*Written instruction*:
Check each line of the material below for the string "from", then report how many lines have it, and nothing else.

*Rows*:
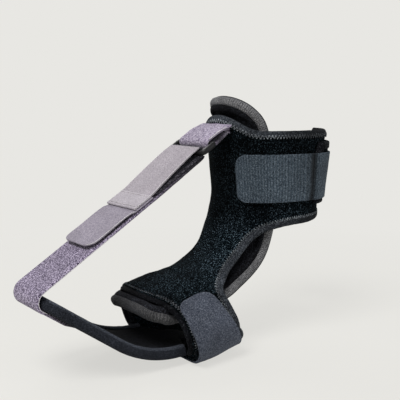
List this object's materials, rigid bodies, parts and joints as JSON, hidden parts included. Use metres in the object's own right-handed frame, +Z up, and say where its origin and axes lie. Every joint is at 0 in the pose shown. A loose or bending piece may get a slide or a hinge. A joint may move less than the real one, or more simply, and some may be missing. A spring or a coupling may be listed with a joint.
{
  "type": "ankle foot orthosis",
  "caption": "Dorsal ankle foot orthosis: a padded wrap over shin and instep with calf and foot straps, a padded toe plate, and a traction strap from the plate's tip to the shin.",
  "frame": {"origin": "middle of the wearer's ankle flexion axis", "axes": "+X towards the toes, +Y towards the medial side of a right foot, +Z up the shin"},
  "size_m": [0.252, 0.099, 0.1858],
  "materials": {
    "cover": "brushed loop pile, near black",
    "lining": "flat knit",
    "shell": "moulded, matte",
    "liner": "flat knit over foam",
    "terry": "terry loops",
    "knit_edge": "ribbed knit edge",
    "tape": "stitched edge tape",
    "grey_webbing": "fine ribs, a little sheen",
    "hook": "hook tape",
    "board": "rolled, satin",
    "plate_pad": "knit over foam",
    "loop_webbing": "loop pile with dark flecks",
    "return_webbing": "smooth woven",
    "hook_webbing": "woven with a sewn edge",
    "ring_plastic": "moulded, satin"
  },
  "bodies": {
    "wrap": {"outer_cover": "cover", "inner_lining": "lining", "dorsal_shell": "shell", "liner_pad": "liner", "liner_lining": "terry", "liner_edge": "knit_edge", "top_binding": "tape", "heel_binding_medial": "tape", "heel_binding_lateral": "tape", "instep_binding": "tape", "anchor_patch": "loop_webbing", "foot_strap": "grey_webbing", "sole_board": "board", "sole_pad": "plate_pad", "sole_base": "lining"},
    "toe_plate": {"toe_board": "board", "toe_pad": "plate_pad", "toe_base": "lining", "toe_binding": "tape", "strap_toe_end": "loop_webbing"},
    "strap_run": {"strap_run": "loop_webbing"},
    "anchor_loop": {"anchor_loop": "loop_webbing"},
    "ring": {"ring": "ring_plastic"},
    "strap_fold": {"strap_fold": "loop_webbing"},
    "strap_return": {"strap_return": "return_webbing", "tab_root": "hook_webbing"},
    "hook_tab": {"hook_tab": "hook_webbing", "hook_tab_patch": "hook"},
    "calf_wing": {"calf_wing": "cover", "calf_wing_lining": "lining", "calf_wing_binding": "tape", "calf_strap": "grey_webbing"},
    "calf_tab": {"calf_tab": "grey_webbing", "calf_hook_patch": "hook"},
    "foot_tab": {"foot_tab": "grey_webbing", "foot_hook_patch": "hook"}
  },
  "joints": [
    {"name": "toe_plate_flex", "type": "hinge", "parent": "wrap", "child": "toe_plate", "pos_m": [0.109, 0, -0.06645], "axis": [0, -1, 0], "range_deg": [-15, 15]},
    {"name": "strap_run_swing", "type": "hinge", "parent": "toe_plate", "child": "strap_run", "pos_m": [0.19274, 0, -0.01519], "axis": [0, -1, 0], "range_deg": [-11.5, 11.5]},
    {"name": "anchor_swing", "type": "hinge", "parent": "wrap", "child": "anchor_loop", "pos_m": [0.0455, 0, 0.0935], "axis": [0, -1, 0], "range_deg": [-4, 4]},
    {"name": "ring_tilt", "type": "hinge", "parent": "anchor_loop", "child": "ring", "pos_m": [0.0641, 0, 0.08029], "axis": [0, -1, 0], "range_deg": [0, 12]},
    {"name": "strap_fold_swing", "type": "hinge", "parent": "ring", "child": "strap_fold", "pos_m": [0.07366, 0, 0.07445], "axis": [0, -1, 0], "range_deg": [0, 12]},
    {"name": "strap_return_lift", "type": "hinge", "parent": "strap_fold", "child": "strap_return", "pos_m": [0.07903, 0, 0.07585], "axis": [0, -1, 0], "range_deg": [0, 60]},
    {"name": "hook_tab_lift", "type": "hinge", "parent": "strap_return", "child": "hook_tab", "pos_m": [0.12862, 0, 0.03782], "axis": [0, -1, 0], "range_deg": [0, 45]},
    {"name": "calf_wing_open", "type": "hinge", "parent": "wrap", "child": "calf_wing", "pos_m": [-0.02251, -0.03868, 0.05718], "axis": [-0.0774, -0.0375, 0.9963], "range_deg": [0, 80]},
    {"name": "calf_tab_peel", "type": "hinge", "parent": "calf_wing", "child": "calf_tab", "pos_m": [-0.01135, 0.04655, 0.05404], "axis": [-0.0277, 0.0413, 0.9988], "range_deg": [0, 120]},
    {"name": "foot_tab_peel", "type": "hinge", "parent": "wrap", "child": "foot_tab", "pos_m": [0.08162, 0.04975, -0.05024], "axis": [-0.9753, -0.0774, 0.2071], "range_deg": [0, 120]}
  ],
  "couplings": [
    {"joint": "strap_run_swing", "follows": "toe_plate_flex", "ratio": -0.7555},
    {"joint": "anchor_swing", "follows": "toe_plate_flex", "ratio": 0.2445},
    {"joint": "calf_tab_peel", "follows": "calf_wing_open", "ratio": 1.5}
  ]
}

* * *

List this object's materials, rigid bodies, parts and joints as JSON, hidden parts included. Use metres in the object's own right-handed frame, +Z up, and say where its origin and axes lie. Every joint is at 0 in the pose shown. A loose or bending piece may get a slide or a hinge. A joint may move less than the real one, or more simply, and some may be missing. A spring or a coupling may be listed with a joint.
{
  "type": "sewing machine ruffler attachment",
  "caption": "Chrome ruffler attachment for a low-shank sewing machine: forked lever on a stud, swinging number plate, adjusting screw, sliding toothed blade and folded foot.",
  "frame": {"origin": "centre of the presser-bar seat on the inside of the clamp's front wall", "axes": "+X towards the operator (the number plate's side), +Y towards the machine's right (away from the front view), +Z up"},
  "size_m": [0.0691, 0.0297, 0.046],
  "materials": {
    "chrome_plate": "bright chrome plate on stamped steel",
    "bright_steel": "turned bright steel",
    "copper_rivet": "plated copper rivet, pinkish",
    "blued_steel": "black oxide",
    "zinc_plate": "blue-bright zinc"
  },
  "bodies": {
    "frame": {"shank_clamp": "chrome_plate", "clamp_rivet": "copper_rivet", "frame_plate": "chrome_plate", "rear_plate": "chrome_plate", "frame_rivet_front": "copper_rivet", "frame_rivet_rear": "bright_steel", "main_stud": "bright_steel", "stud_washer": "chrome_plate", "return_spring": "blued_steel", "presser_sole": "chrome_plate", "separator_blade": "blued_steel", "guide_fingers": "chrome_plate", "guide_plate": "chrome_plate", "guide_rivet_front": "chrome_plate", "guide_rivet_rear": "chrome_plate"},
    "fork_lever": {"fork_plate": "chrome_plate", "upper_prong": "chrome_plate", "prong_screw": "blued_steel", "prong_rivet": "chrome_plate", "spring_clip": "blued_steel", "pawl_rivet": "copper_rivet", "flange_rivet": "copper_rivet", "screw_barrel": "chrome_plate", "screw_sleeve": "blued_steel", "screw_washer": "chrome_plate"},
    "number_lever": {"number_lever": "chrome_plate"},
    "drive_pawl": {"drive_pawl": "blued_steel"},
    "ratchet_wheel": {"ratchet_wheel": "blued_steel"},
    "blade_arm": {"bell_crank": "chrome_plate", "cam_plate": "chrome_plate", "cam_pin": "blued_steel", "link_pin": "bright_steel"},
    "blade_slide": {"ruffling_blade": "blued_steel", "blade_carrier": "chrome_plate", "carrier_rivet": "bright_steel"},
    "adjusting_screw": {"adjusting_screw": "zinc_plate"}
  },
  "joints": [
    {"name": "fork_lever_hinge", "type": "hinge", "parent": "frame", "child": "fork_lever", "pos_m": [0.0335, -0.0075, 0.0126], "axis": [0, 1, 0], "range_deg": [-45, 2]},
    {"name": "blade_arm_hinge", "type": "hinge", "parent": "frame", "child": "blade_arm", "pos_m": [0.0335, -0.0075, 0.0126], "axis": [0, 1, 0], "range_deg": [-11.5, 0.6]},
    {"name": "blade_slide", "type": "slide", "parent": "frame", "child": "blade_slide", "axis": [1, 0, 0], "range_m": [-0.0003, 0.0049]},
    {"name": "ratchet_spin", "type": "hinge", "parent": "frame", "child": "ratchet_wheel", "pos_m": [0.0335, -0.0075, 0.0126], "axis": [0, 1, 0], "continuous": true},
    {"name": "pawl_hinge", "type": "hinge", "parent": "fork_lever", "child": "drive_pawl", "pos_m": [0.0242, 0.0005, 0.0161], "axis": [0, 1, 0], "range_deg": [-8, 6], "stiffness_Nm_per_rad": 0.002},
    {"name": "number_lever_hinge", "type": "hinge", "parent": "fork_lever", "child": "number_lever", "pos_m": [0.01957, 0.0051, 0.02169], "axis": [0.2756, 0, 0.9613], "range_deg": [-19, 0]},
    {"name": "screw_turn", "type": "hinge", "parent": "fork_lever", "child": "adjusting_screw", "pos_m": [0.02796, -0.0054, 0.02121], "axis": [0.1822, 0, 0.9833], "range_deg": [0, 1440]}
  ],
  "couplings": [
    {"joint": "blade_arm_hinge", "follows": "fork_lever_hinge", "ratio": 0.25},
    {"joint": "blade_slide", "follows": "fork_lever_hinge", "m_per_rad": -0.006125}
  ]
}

...

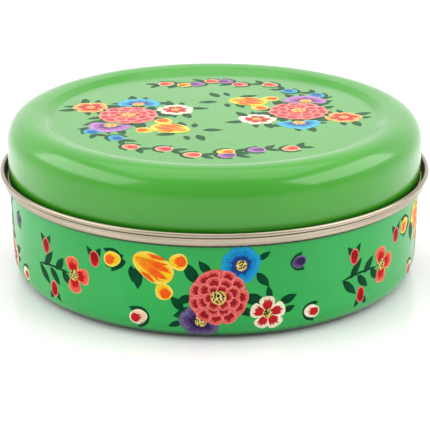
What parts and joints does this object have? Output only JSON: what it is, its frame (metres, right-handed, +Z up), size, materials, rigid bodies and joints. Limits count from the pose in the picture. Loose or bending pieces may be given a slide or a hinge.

*Solution for this task*:
3